I quoted last week from the New York Times which admitted that instead of the 125,000 jobs government economists had predicted for June, there were only 18,000. I’ve since learned that even that bad news is even badder still.
True, there were 18,000 new jobs, mostly low-paying service jobs, but what we weren’t told about was that while those lucky few found some work, another 200,000 other people lost their jobs that month. Permanently.
That’s not a net gain of a few jobs for the month of June. It’s a huge net loss.
Perhaps it’s because my friend has always worked in government and his wife still does, that he continues to live in a fantasy land of hope. I doubt that Geithner’s revelation will do much to sway him -assuming he even hears about that stunning admission. My friend has an impressive degree from a prestigious university that has always opened doors for him.. He has no reason to believe there’s not another cushy government managerial position just as good as his last one waiting for him out there, once the promised recovery gathers steam. His salvation will come any day now.
Sure, times may get hard for a lot of people, but not everyone has a resume as impressive as his. He’ll get snatched right up to head some lucky department, just you wait and see. Yes sirree. Just as soon as that recovery gets here, you betcha.

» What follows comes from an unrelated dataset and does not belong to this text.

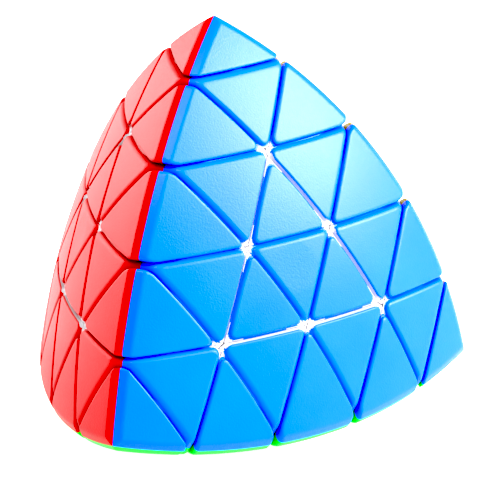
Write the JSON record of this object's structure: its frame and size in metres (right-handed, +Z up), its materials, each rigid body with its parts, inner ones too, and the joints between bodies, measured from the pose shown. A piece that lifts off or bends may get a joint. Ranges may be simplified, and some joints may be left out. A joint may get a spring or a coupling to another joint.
{
  "type": "pyramid twisty puzzle",
  "caption": "Pillow-faced tetrahedral twisty puzzle in solid-coloured plastic, layered along each corner axis round a screwed core, with turning tips, corners and top layers.",
  "frame": {"origin": "the middle of the small flat at the pole of the bottom (green) face, on which the puzzle stands", "axes": "+Z up from the bottom face to the top corner; the front (blue) face looks towards -Y; the left and right corners lie towards -X and +X, and the back corner towards +Y"},
  "size_m": [0.0982, 0.0937, 0.091],
  "materials": {
    "blue_plastic": "satin moulded plastic, solid colour",
    "red_plastic": "satin moulded plastic, solid colour",
    "green_plastic": "satin moulded plastic, solid colour",
    "yellow_plastic": "satin moulded plastic, solid colour",
    "frame_plastic": "matt moulded nylon",
    "steel": "zinc-plated"
  },
  "bodies": {
    "root": {"core": "frame_plastic", "screw_top": "steel", "screw_left": "steel", "wing_left_top": "blue_plastic", "wing_left_right": "blue_plastic", "wing_left_back": "red_plastic", "screw_right": "steel", "wing_right_top": "blue_plastic", "wing_right_left": "blue_plastic", "wing_right_back": "green_plastic", "screw_back": "steel", "wing_back_top": "red_plastic", "wing_back_left": "red_plastic", "wing_back_right": "green_plastic", "middle_left_right": "blue_plastic", "middle_left_back": "red_plastic", "middle_right_back": "green_plastic", "petal_bottom_left": "green_plastic", "petal_bottom_right": "green_plastic", "petal_bottom_back": "green_plastic", "centre_bottom": "green_plastic", "petal_right_right": "yellow_plastic", "petal_right_back": "yellow_plastic", "centre_right": "yellow_plastic", "petal_left_left": "red_plastic", "petal_left_back": "red_plastic", "centre_left": "red_plastic", "petal_front_left": "blue_plastic", "petal_front_right": "blue_plastic", "centre_front": "blue_plastic"},
    "top_layer": {"wing_top_left": "blue_plastic", "wing_top_right": "blue_plastic", "wing_top_back": "red_plastic", "middle_top_left": "blue_plastic", "middle_top_right": "blue_plastic", "middle_top_back": "red_plastic", "petal_right_top": "yellow_plastic", "petal_left_top": "red_plastic", "petal_front_top": "blue_plastic"},
    "top_corner": {"corner_block_top": "blue_plastic", "edge_top_left": "blue_plastic", "edge_top_right": "blue_plastic", "edge_top_back": "red_plastic"},
    "top_tip": {"tip_top": "blue_plastic"},
    "left_corner": {"corner_block_left": "blue_plastic", "edge_left_top": "blue_plastic", "edge_left_right": "blue_plastic", "edge_left_back": "red_plastic"},
    "left_tip": {"tip_left": "blue_plastic"},
    "right_corner": {"corner_block_right": "blue_plastic", "edge_right_top": "blue_plastic", "edge_right_left": "blue_plastic", "edge_right_back": "green_plastic"},
    "right_tip": {"tip_right": "blue_plastic"},
    "back_corner": {"corner_block_back": "red_plastic", "edge_back_top": "red_plastic", "edge_back_left": "red_plastic", "edge_back_right": "green_plastic"},
    "back_tip": {"tip_back": "red_plastic"}
  },
  "joints": [
    {"name": "top_layer_turn", "type": "hinge", "parent": "root", "child": "top_layer", "pos_m": [0, 0, 0.03133], "axis": [0, 0, 1], "continuous": true},
    {"name": "top_corner_turn", "type": "hinge", "parent": "top_layer", "child": "top_corner", "pos_m": [0, 0, 0.03133], "axis": [0, 0, 1], "continuous": true},
    {"name": "top_tip_turn", "type": "hinge", "parent": "top_corner", "child": "top_tip", "pos_m": [0, 0, 0.03133], "axis": [0, 0, 1], "continuous": true},
    {"name": "left_corner_turn", "type": "hinge", "parent": "root", "child": "left_corner", "pos_m": [0, 0, 0.03133], "axis": [-0.8165, -0.4714, -0.3333], "continuous": true},
    {"name": "left_tip_turn", "type": "hinge", "parent": "left_corner", "child": "left_tip", "pos_m": [0, 0, 0.03133], "axis": [-0.8165, -0.4714, -0.3333], "continuous": true},
    {"name": "right_corner_turn", "type": "hinge", "parent": "root", "child": "right_corner", "pos_m": [0, 0, 0.03133], "axis": [0.8165, -0.4714, -0.3333], "continuous": true},
    {"name": "right_tip_turn", "type": "hinge", "parent": "right_corner", "child": "right_tip", "pos_m": [0, 0, 0.03133], "axis": [0.8165, -0.4714, -0.3333], "continuous": true},
    {"name": "back_corner_turn", "type": "hinge", "parent": "root", "child": "back_corner", "pos_m": [0, 0, 0.03133], "axis": [0, 0.9428, -0.3333], "continuous": true},
    {"name": "back_tip_turn", "type": "hinge", "parent": "back_corner", "child": "back_tip", "pos_m": [0, 0, 0.03133], "axis": [0, 0.9428, -0.3333], "continuous": true}
  ]
}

My friend is living in a world that no longer exists. His degree and his impressive resume are now meaningless in a society where there is no longer a demand for people with his background. The type of jobs he held are gone, and they aren’t coming back. Yet he can’t accept that reality. He truly believes that in no time things will be back to normal, back to the way they used to be for guys like him. The experts have told him so.
And why shouldn’t he harbor such hope? He sees himself as being in the same privileged class as Tim Geithner, and Geithner isn’t struggling, is he? Only the little people will be hurt, and he and Geithner are a breed apart from the little people.
To my cocky acquaintance, I’m a little bit kooky because I mentioned I’m trying to stockpile emergency food. Times may be tough, he admits, but is that really a reason to go overboard?
He doesn’t see my actions as a calm, prudent effort to create a modicum of security for my wife and myself. The image he has of me now is of a guy gripped with a wacky cold war, bomb-shelter hysteria.
Before we parted, he smiled condescendingly and shook his head at my folly. I got the distinct impression that he feels a bit sorry for me. I’ve gone over the edge. I’ve become delusional.
One of us is delusional, all right. I only wish it were me.